┌─ INFORMATION PROVIDED

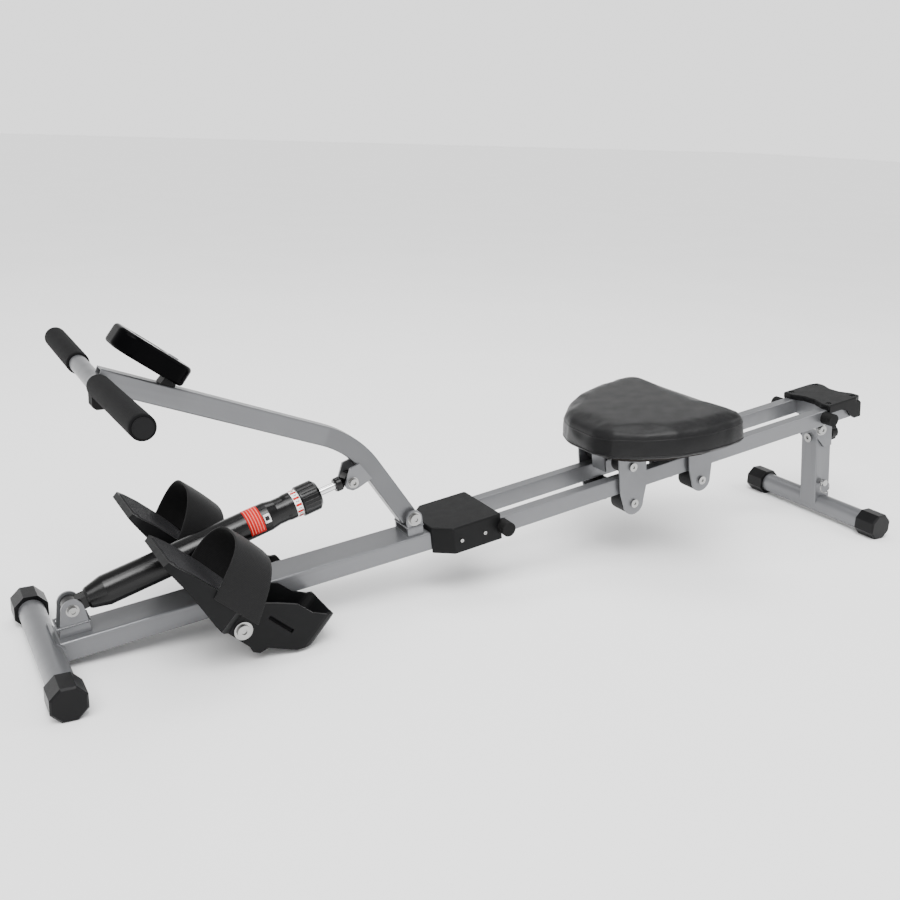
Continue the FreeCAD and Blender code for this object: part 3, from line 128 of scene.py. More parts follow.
def patch(name, place, x0, x1, radius, a0, a1, steps=24, thick=0.0002):
    """A thin label bent round the frame's X between two angles, in degrees from its -Y towards +Z."""
    points, faces = [], []
    for depth in (0.0, thick):
        for i in range(steps + 1):
            turn = math.radians(a0 + (a1 - a0) * i / steps)
            for x in (x0, x1):
                r = radius + depth
                points.append(place @ Vector((x, -r * math.cos(turn), r * math.sin(turn))))
    row = 2 * (steps + 1)
    for i in range(steps):
        a = 2 * i
        faces.append((a, a + 1, a + 3, a + 2))
        faces.append((row + a, row + a + 2, row + a + 3, row + a + 1))
        faces.append((a, a + 2, row + a + 2, row + a))
        faces.append((a + 1, row + a + 1, row + a + 3, a + 3))
    faces.append((0, row, row + 1, 1))
    end = 2 * steps
    faces.append((end, end + 1, row + end + 1, row + end))
    return mesh_from(name, points, faces)


def soft_edges(node, width, segments=2):
    """Small rounded edges on a hard part, as a modifier."""
    bevel = NODES[node].modifiers.new("edges", "BEVEL")
    bevel.width = width
    bevel.segments = segments
    bevel.limit_method = "ANGLE"
    bevel.angle_limit = math.radians(35)
    bevel.harden_normals = False


# ---------------------------------------------------------------- materials


class Finish:
    """A material with helpers that chain texture nodes into the surface shader."""

    def __init__(self, name, rough, metallic=0.0, **sockets):
        self.material = bpy.data.materials.new(name)
        self.material.use_nodes = True
        self.tree = self.material.node_tree
        self.shader = self.tree.nodes["Principled BSDF"]
        self.shader.inputs["Roughness"].default_value = rough
        self.shader.inputs["Metallic"].default_value = metallic
        for socket, value in sockets.items():
            self.shader.inputs[socket.replace("_", " ")].default_value = value
        self.where = self.add("ShaderNodeTexCoord").outputs["Object"]
        self.normal = None

    def add(self, kind, **settings):
        """A node of a kind, with its properties or input values set."""
        node = self.tree.nodes.new(kind)
        for key, value in settings.items():
            if hasattr(node, key):
                setattr(node, key, value)
            else:
                node.inputs[key].default_value = value
        return node

    def join(self, out, into):
        self.tree.links.new(out, into)

    def noise(self, scale, detail=3.0, stretch=None):
        node = self.add("ShaderNodeTexNoise", Scale=scale, Detail=detail)
        source = self.where
        if stretch:
            spread = self.add("ShaderNodeMapping")
            spread.inputs["Scale"].default_value = stretch
            self.join(source, spread.inputs["Vector"])
            source = spread.outputs["Vector"]
        self.join(source, node.inputs["Vector"])
        return node.outputs["Fac"]

    def ramp(self, value, low, high, a, b):
        """Colour a below low, colour b above high."""
        node = self.add("ShaderNodeValToRGB")
        node.color_ramp.elements[0].position = low
        node.color_ramp.elements[1].position = high
        node.color_ramp.elements[0].color = (*a, 1)
        node.color_ramp.elements[1].color = (*b, 1)
        self.join(value, node.inputs["Fac"])
        return node.outputs["Color"]

    def span(self, value, low, high, to_low, to_high):
        """Maps a value from one range to another, clamped at both ends."""
        node = self.add("ShaderNodeMapRange")
        for key, number in (("From Min", low), ("From Max", high), ("To Min", to_low), ("To Max", to_high)):
            node.inputs[key].default_value = number
        self.join(value, node.inputs["Value"])
        return node.outputs["Result"]

    def blend(self, amount, a, b):
        node = self.add("ShaderNodeMix", data_type="RGBA")
        self.join(amount, node.inputs["Factor"])
        for socket, source in ((node.inputs[6], a), (node.inputs[7], b)):
            if isinstance(source, tuple):
                socket.default_value = (*source, 1)
            else:
                self.join(source, socket)
        return node.outputs[2]

    def colour(self, out):
        self.join(out, self.shader.inputs["Base Color"])

    def rough(self, out):
        self.join(out, self.shader.inputs["Roughness"])

    def bump(self, height, distance, strength=1.0):
        node = self.add("ShaderNodeBump", Strength=strength, Distance=distance)
        self.join(height, node.inputs["Height"])
        if self.normal:
            self.join(self.normal, node.inputs["Normal"])
        self.normal = node.outputs["Normal"]
        self.join(self.normal, self.shader.inputs["Normal"])

    def painted_edge_highlight(self, base, edge_highlight_colour):
        """A painted highlight: a lighter colour on convex edges, the base colour elsewhere."""
        shape = self.add("ShaderNodeNewGeometry")
        amount = self.span(shape.outputs["Pointiness"], 0.53, 0.62, 0.0, 0.55)
        return self.blend(amount, base, edge_highlight_colour)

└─

SHORT EXERCISE » Return all of the data word for word.

SOLUTION TO THIS EXERCISE »
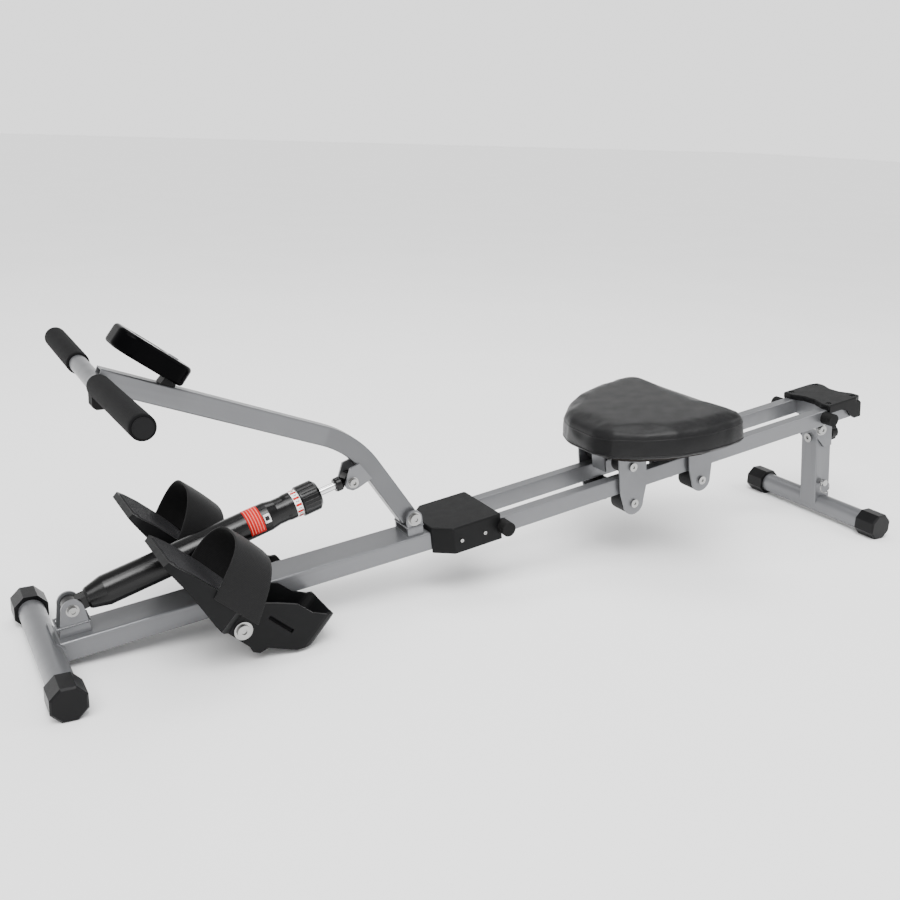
Continue the FreeCAD and Blender code for this object: part 3, from line 128 of scene.py. More parts follow.
def patch(name, place, x0, x1, radius, a0, a1, steps=24, thick=0.0002):
    """A thin label bent round the frame's X between two angles, in degrees from its -Y towards +Z."""
    points, faces = [], []
    for depth in (0.0, thick):
        for i in range(steps + 1):
            turn = math.radians(a0 + (a1 - a0) * i / steps)
            for x in (x0, x1):
                r = radius + depth
                points.append(place @ Vector((x, -r * math.cos(turn), r * math.sin(turn))))
    row = 2 * (steps + 1)
    for i in range(steps):
        a = 2 * i
        faces.append((a, a + 1, a + 3, a + 2))
        faces.append((row + a, row + a + 2, row + a + 3, row + a + 1))
        faces.append((a, a + 2, row + a + 2, row + a))
        faces.append((a + 1, row + a + 1, row + a + 3, a + 3))
    faces.append((0, row, row + 1, 1))
    end = 2 * steps
    faces.append((end, end + 1, row + end + 1, row + end))
    return mesh_from(name, points, faces)


def soft_edges(node, width, segments=2):
    """Small rounded edges on a hard part, as a modifier."""
    bevel = NODES[node].modifiers.new("edges", "BEVEL")
    bevel.width = width
    bevel.segments = segments
    bevel.limit_method = "ANGLE"
    bevel.angle_limit = math.radians(35)
    bevel.harden_normals = False


# ---------------------------------------------------------------- materials


class Finish:
    """A material with helpers that chain texture nodes into the surface shader."""

    def __init__(self, name, rough, metallic=0.0, **sockets):
        self.material = bpy.data.materials.new(name)
        self.material.use_nodes = True
        self.tree = self.material.node_tree
        self.shader = self.tree.nodes["Principled BSDF"]
        self.shader.inputs["Roughness"].default_value = rough
        self.shader.inputs["Metallic"].default_value = metallic
        for socket, value in sockets.items():
            self.shader.inputs[socket.replace("_", " ")].default_value = value
        self.where = self.add("ShaderNodeTexCoord").outputs["Object"]
        self.normal = None

    def add(self, kind, **settings):
        """A node of a kind, with its properties or input values set."""
        node = self.tree.nodes.new(kind)
        for key, value in settings.items():
            if hasattr(node, key):
                setattr(node, key, value)
            else:
                node.inputs[key].default_value = value
        return node

    def join(self, out, into):
        self.tree.links.new(out, into)

    def noise(self, scale, detail=3.0, stretch=None):
        node = self.add("ShaderNodeTexNoise", Scale=scale, Detail=detail)
        source = self.where
        if stretch:
            spread = self.add("ShaderNodeMapping")
            spread.inputs["Scale"].default_value = stretch
            self.join(source, spread.inputs["Vector"])
            source = spread.outputs["Vector"]
        self.join(source, node.inputs["Vector"])
        return node.outputs["Fac"]

    def ramp(self, value, low, high, a, b):
        """Colour a below low, colour b above high."""
        node = self.add("ShaderNodeValToRGB")
        node.color_ramp.elements[0].position = low
        node.color_ramp.elements[1].position = high
        node.color_ramp.elements[0].color = (*a, 1)
        node.color_ramp.elements[1].color = (*b, 1)
        self.join(value, node.inputs["Fac"])
        return node.outputs["Color"]

    def span(self, value, low, high, to_low, to_high):
        """Maps a value from one range to another, clamped at both ends."""
        node = self.add("ShaderNodeMapRange")
        for key, number in (("From Min", low), ("From Max", high), ("To Min", to_low), ("To Max", to_high)):
            node.inputs[key].default_value = number
        self.join(value, node.inputs["Value"])
        return node.outputs["Result"]

    def blend(self, amount, a, b):
        node = self.add("ShaderNodeMix", data_type="RGBA")
        self.join(amount, node.inputs["Factor"])
        for socket, source in ((node.inputs[6], a), (node.inputs[7], b)):
            if isinstance(source, tuple):
                socket.default_value = (*source, 1)
            else:
                self.join(source, socket)
        return node.outputs[2]

    def colour(self, out):
        self.join(out, self.shader.inputs["Base Color"])

    def rough(self, out):
        self.join(out, self.shader.inputs["Roughness"])

    def bump(self, height, distance, strength=1.0):
        node = self.add("ShaderNodeBump", Strength=strength, Distance=distance)
        self.join(height, node.inputs["Height"])
        if self.normal:
            self.join(self.normal, node.inputs["Normal"])
        self.normal = node.outputs["Normal"]
        self.join(self.normal, self.shader.inputs["Normal"])

    def painted_edge_highlight(self, base, edge_highlight_colour):
        """A painted highlight: a lighter colour on convex edges, the base colour elsewhere."""
        shape = self.add("ShaderNodeNewGeometry")
        amount = self.span(shape.outputs["Pointiness"], 0.53, 0.62, 0.0, 0.55)
        return self.blend(amount, base, edge_highlight_colour)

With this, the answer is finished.